No route matches

Hey everyone,

I have to define a new function(called it “send”) in my
controller(newsletter_controller.rb). In the routes.rb I added the
following line
match ‘newsletters/send’ => ‘newsletters#show’, :as => :send

and in the html.erb I try to use the action send by:
<%= link_to ‘Send Newsletter’, :action => :send %>

Everything is in the same controller(newsletters) however the error
occures No route matches {:action=>“send”, :controller=>“newsletters”}

Do I have to tell Rails that there is a new function in the controller?
Because it looks like Rails just can’t find the function send…
Is the match correct? I’m not really sure about the syntax of it and
which element means what…

Thanks for help!

match ‘newsletters/send’ => ‘newsletters#show’, :as => :send

this makes no sense, if you have resources :newsletters declared and you
are
pointing at the show action witch has this form

newsletters/:id

and then you are not passing an id, it is correctly says that no route
matches since the show action needs an id.

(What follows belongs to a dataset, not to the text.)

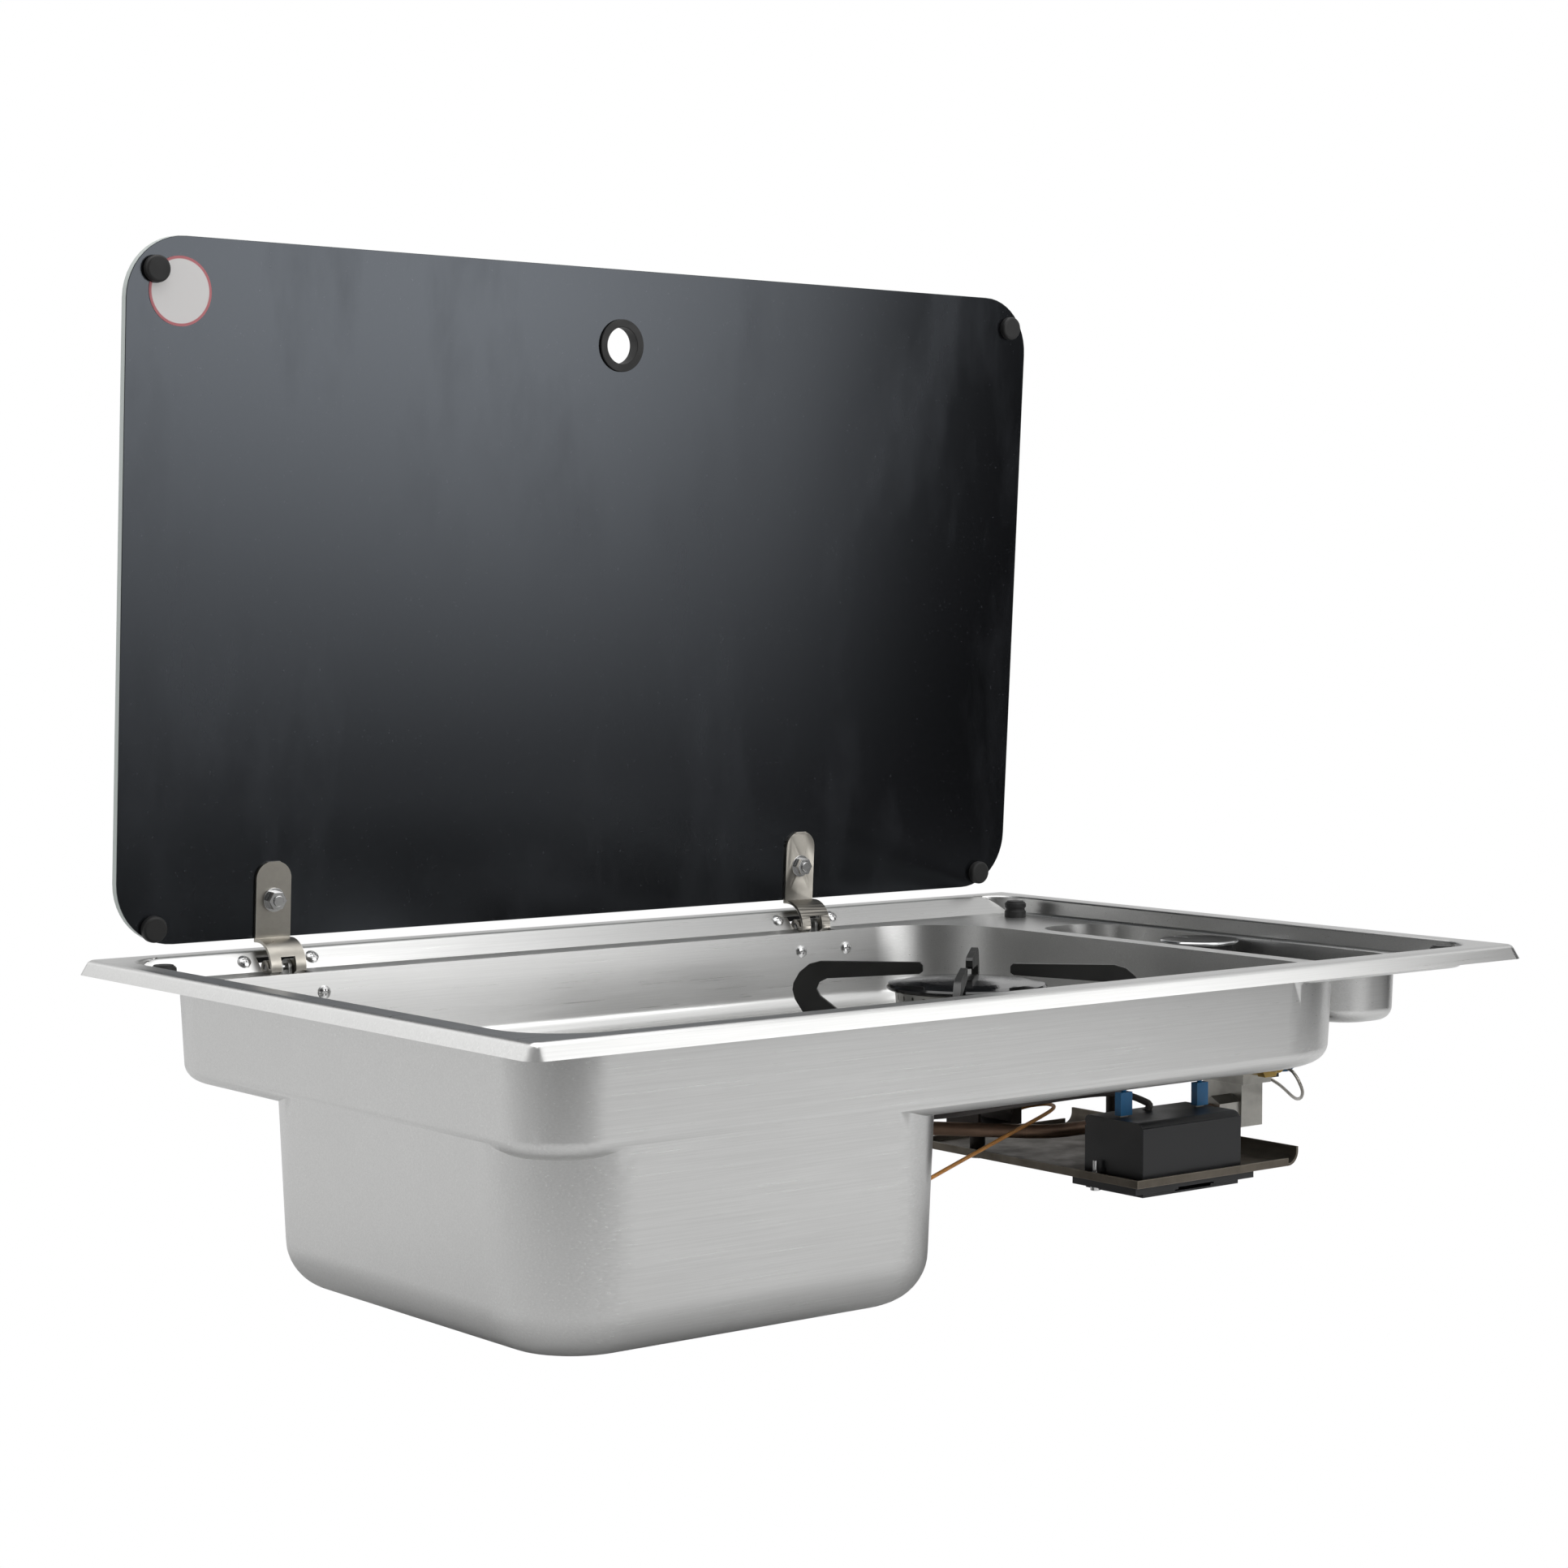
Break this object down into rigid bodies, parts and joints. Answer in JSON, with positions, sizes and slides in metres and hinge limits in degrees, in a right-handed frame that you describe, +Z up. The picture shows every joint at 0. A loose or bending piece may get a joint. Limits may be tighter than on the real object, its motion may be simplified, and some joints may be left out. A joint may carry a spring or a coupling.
{
  "type": "hob and sink combo",
  "caption": "Stainless worktop unit with a deep bowl, a single gas burner with pan support, a control knob and a folding glass lid.",
  "frame": {"origin": "centre of the rim's outline, on the worktop face that the rim rests on", "axes": "+X along the long side towards the knob, +Y towards the hinged side, +Z up"},
  "size_m": [0.68, 0.44, 0.5796],
  "materials": {
    "steel_sheet": "satin brushed stainless steel",
    "steel_strap": "satin stainless strip",
    "steel_screw": "polished stainless",
    "zinc": "zinc plated sheet",
    "glass_dark": "toughened glass, printed black on the back",
    "rubber_black": "matt rubber",
    "label": "blank printed label",
    "nylon": "moulded nylon",
    "cup_alu": "cast aluminium",
    "brass": "machined brass",
    "enamel_black": "gloss black enamel",
    "arm_black": "satin black enamel on steel",
    "ceramic": "glazed ceramic with steel tip",
    "probe_steel": "drawn steel",
    "copper": "tarnished copper tube",
    "knob_black": "satin black moulding",
    "knob_chrome": "spun chrome disc",
    "valve_cast": "die-cast, fine tumbled skin",
    "switch_black": "moulded plastic",
    "plate_steel": "grey-brown coated steel",
    "bracket_dark": "dark coated steel",
    "box_black": "fine-grained black moulding",
    "battery_wrap": "plain battery sleeve",
    "blue_vinyl": "blue vinyl",
    "lead_orange": "orange insulated lead",
    "lead_grey": "silicone ignition lead",
    "waste_black": "moulded polypropylene",
    "waste_white": "moulded polypropylene"
  },
  "bodies": {
    "body": {"tray": "steel_sheet", "rim_seal": "rubber_black", "hinge_bracket_left": "zinc", "hinge_bracket_right": "zinc", "hinge_pins": "steel_screw", "hinge_screws": "steel_screw", "rest_bumpers": "rubber_black", "burner_cup": "cup_alu", "burner_clamp_ring": "zinc", "burner_screws": "steel_screw", "mixing_tube": "cup_alu", "injector_holder": "brass", "supply_pipe": "copper", "spark_electrode": "ceramic", "thermocouple": "probe_steel", "stem_seal": "rubber_black", "valve_screws": "steel_screw", "valve_bracket": "zinc", "valve_body": "valve_cast", "valve_spring": "steel_screw", "safety_magnet": "brass", "switch_block": "switch_black", "gas_pipe": "copper", "base_plate": "plate_steel", "hanger_bracket": "bracket_dark", "plate_posts": "bracket_dark", "plate_screws": "steel_screw", "igniter_box": "box_black", "igniter_base": "box_black", "battery": "battery_wrap", "igniter_bolts": "steel_screw", "igniter_tags": "probe_steel", "blue_boots": "blue_vinyl", "switch_leads": "blue_vinyl", "spark_lead": "lead_grey", "probe_lead": "probe_steel", "earth_lead": "lead_orange", "waste_flange": "steel_screw", "waste_gasket": "rubber_black", "waste_nut": "waste_white", "waste_elbow": "waste_black"},
    "lid": {"hinge_strap_left": "steel_strap", "hinge_strap_right": "steel_strap", "lid_glass": "glass_dark", "lid_ring": "rubber_black", "lid_buffers": "rubber_black", "lid_label": "label", "lid_bolts": "steel_screw", "lid_washers": "steel_screw", "lid_bushes": "nylon", "lid_nuts": "steel_screw"},
    "cap": {"burner_cap": "enamel_black"},
    "head": {"burner_head": "brass"},
    "support": {"pan_support": "arm_black", "support_feet": "rubber_black"},
    "plunger": {"spring_seat": "probe_steel"},
    "dial": {"valve_stem": "probe_steel", "knob": "knob_black", "knob_disc": "knob_chrome"},
    "strainer": {"sink_strainer": "steel_screw"}
  },
  "joints": [
    {"name": "lid_hinge", "type": "hinge", "parent": "body", "child": "lid", "pos_m": [0, 0.1919, -0.0013], "axis": [1, 0, 0], "range_deg": [0, 86.4]},
    {"name": "cap_lift", "type": "slide", "parent": "head", "child": "cap", "axis": [0, 0, 1], "range_m": [0, 0.0034]},
    {"name": "head_lift", "type": "slide", "parent": "body", "child": "head", "axis": [0, 0, 1], "range_m": [0, 0.0034]},
    {"name": "support_lift", "type": "slide", "parent": "body", "child": "support", "axis": [0, 0, 1], "range_m": [0, 0.12]},
    {"name": "knob_push", "type": "slide", "parent": "body", "child": "plunger", "axis": [0, 0, -1], "range_m": [0, 0.004], "stiffness_N_per_m": 800, "springref_m": -0.003, "deforming": ["valve_spring"]},
    {"name": "knob_turn", "type": "hinge", "parent": "plunger", "child": "dial", "pos_m": [0.293, -0.009, 0], "axis": [0, 0, 1], "range_deg": [0, 210]},
    {"name": "strainer_lift", "type": "slide", "parent": "body", "child": "strainer", "axis": [0, 0, 1], "range_m": [0, 0.2]}
  ]
}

What is that you are trying to achieve? because you appear to be wanting
to
point to a send action in the controller but then you make
match point at the show action with this

‘newsletters#show’

In my controller in the function send is a method to send Newsletters
via email. In show.html.erb the newsletter is shown to the administrator
who is able to send it, by clicking on a button “Send Newsletter”.

What is that you are trying to achieve? because you appear to be wanting
to point to a send action in the controller

I thought it would be nice to see the Newsletter again after it was
sent.
I hope this answers your questions.

Thx

On Thu, Dec 9, 2010 at 11:48 AM, Susanne P. [email protected]
wrote:

kind of does. first if you want to point to an action you should do

resources :newsletters do
get ‘send’, :on => :member
end

if the controller is restful it should be

this will create something like

newsletters/:id/send

in the controller inside the send action redirect to the show action at
the
end to show the news letter

On 9 December 2010 14:54, Susanne P. [email protected] wrote:

Hey everyone,

I have to define a new function(called it “send”) in my
controller(newsletter_controller.rb).

Everything is in the same controller(newsletters) however the error
occures No route matches {:action=>“send”, :controller=>“newsletters”}

You may run into problems because “send” is a reserved word:
http://wiki.rubyonrails.org/rails/pages/reservedwords

I’d change the name of the action, and try again to see what occurs.

Marnen Laibow-Koser wrote in post #967458:

Does the send method exist yet?

Yes, it exists.

Thanks for the answeres. I’ll try it.

Michael, this sounds logical. Forgot about that issue.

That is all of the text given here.